-- DIRECTION --
Would you restate all the data that follows, word for word?

-- MATERIAL --
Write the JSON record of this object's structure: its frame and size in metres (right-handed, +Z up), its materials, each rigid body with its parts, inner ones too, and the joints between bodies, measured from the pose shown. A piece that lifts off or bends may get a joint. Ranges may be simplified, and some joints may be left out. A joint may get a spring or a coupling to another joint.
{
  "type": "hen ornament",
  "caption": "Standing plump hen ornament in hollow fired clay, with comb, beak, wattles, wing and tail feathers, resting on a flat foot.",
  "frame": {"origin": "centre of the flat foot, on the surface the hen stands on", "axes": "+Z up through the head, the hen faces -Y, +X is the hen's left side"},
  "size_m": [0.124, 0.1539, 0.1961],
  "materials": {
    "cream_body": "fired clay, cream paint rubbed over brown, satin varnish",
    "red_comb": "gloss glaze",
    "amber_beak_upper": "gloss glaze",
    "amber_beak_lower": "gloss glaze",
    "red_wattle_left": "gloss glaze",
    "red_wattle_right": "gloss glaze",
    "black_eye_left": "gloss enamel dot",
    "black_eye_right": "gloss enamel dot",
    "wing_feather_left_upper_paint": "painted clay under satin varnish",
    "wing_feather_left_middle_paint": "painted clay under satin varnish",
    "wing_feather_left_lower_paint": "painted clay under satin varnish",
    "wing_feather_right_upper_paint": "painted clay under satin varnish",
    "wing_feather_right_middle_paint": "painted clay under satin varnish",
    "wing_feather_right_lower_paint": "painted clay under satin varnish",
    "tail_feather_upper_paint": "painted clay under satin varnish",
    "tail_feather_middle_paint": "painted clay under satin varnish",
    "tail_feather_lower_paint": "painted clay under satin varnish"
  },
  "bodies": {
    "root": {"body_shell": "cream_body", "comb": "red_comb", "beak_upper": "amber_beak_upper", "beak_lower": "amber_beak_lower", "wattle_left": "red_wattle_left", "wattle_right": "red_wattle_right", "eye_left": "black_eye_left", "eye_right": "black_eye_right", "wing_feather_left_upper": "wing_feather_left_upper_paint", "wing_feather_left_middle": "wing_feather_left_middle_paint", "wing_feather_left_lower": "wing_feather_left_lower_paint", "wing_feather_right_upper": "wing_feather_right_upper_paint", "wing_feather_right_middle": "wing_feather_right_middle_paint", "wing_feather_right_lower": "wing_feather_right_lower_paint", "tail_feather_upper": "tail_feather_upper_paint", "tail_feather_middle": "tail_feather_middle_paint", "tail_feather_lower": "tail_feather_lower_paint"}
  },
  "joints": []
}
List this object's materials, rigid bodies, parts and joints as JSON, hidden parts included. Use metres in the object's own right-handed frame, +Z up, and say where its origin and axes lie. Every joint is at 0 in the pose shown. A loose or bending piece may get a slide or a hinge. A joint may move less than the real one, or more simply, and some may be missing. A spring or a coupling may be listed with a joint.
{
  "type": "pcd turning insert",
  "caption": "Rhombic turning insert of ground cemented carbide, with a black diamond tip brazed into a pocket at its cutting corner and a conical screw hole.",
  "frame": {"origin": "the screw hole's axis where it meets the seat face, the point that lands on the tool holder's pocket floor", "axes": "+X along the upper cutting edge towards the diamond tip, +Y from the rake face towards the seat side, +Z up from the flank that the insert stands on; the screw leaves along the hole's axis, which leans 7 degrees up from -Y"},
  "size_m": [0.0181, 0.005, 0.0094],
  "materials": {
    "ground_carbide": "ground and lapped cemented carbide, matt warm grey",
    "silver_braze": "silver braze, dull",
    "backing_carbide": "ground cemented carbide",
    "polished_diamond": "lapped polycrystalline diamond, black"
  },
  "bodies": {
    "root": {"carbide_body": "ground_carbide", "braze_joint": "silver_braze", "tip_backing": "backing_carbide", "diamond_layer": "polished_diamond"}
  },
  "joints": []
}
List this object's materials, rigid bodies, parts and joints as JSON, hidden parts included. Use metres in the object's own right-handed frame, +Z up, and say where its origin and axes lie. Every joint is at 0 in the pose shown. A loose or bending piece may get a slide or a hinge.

-- FULL OUTPUT --
Write the JSON record of this object's structure: its frame and size in metres (right-handed, +Z up), its materials, each rigid body with its parts, inner ones too, and the joints between bodies, measured from the pose shown. A piece that lifts off or bends may get a joint. Ranges may be simplified, and some joints may be left out. A joint may get a spring or a coupling to another joint.
{
  "type": "hen ornament",
  "caption": "Standing plump hen ornament in hollow fired clay, with comb, beak, wattles, wing and tail feathers, resting on a flat foot.",
  "frame": {"origin": "centre of the flat foot, on the surface the hen stands on", "axes": "+Z up through the head, the hen faces -Y, +X is the hen's left side"},
  "size_m": [0.124, 0.1539, 0.1961],
  "materials": {
    "cream_body": "fired clay, cream paint rubbed over brown, satin varnish",
    "red_comb": "gloss glaze",
    "amber_beak_upper": "gloss glaze",
    "amber_beak_lower": "gloss glaze",
    "red_wattle_left": "gloss glaze",
    "red_wattle_right": "gloss glaze",
    "black_eye_left": "gloss enamel dot",
    "black_eye_right": "gloss enamel dot",
    "wing_feather_left_upper_paint": "painted clay under satin varnish",
    "wing_feather_left_middle_paint": "painted clay under satin varnish",
    "wing_feather_left_lower_paint": "painted clay under satin varnish",
    "wing_feather_right_upper_paint": "painted clay under satin varnish",
    "wing_feather_right_middle_paint": "painted clay under satin varnish",
    "wing_feather_right_lower_paint": "painted clay under satin varnish",
    "tail_feather_upper_paint": "painted clay under satin varnish",
    "tail_feather_middle_paint": "painted clay under satin varnish",
    "tail_feather_lower_paint": "painted clay under satin varnish"
  },
  "bodies": {
    "root": {"body_shell": "cream_body", "comb": "red_comb", "beak_upper": "amber_beak_upper", "beak_lower": "amber_beak_lower", "wattle_left": "red_wattle_left", "wattle_right": "red_wattle_right", "eye_left": "black_eye_left", "eye_right": "black_eye_right", "wing_feather_left_upper": "wing_feather_left_upper_paint", "wing_feather_left_middle": "wing_feather_left_middle_paint", "wing_feather_left_lower": "wing_feather_left_lower_paint", "wing_feather_right_upper": "wing_feather_right_upper_paint", "wing_feather_right_middle": "wing_feather_right_middle_paint", "wing_feather_right_lower": "wing_feather_right_lower_paint", "tail_feather_upper": "tail_feather_upper_paint", "tail_feather_middle": "tail_feather_middle_paint", "tail_feather_lower": "tail_feather_lower_paint"}
  },
  "joints": []
}
List this object's materials, rigid bodies, parts and joints as JSON, hidden parts included. Use metres in the object's own right-handed frame, +Z up, and say where its origin and axes lie. Every joint is at 0 in the pose shown. A loose or bending piece may get a slide or a hinge. A joint may move less than the real one, or more simply, and some may be missing. A spring or a coupling may be listed with a joint.
{
  "type": "pcd turning insert",
  "caption": "Rhombic turning insert of ground cemented carbide, with a black diamond tip brazed into a pocket at its cutting corner and a conical screw hole.",
  "frame": {"origin": "the screw hole's axis where it meets the seat face, the point that lands on the tool holder's pocket floor", "axes": "+X along the upper cutting edge towards the diamond tip, +Y from the rake face towards the seat side, +Z up from the flank that the insert stands on; the screw leaves along the hole's axis, which leans 7 degrees up from -Y"},
  "size_m": [0.0181, 0.005, 0.0094],
  "materials": {
    "ground_carbide": "ground and lapped cemented carbide, matt warm grey",
    "silver_braze": "silver braze, dull",
    "backing_carbide": "ground cemented carbide",
    "polished_diamond": "lapped polycrystalline diamond, black"
  },
  "bodies": {
    "root": {"carbide_body": "ground_carbide", "braze_joint": "silver_braze", "tip_backing": "backing_carbide", "diamond_layer": "polished_diamond"}
  },
  "joints": []
}
List this object's materials, rigid bodies, parts and joints as JSON, hidden parts included. Use metres in the object's own right-handed frame, +Z up, and say where its origin and axes lie. Every joint is at 0 in the pose shown. A loose or bending piece may get a slide or a hinge.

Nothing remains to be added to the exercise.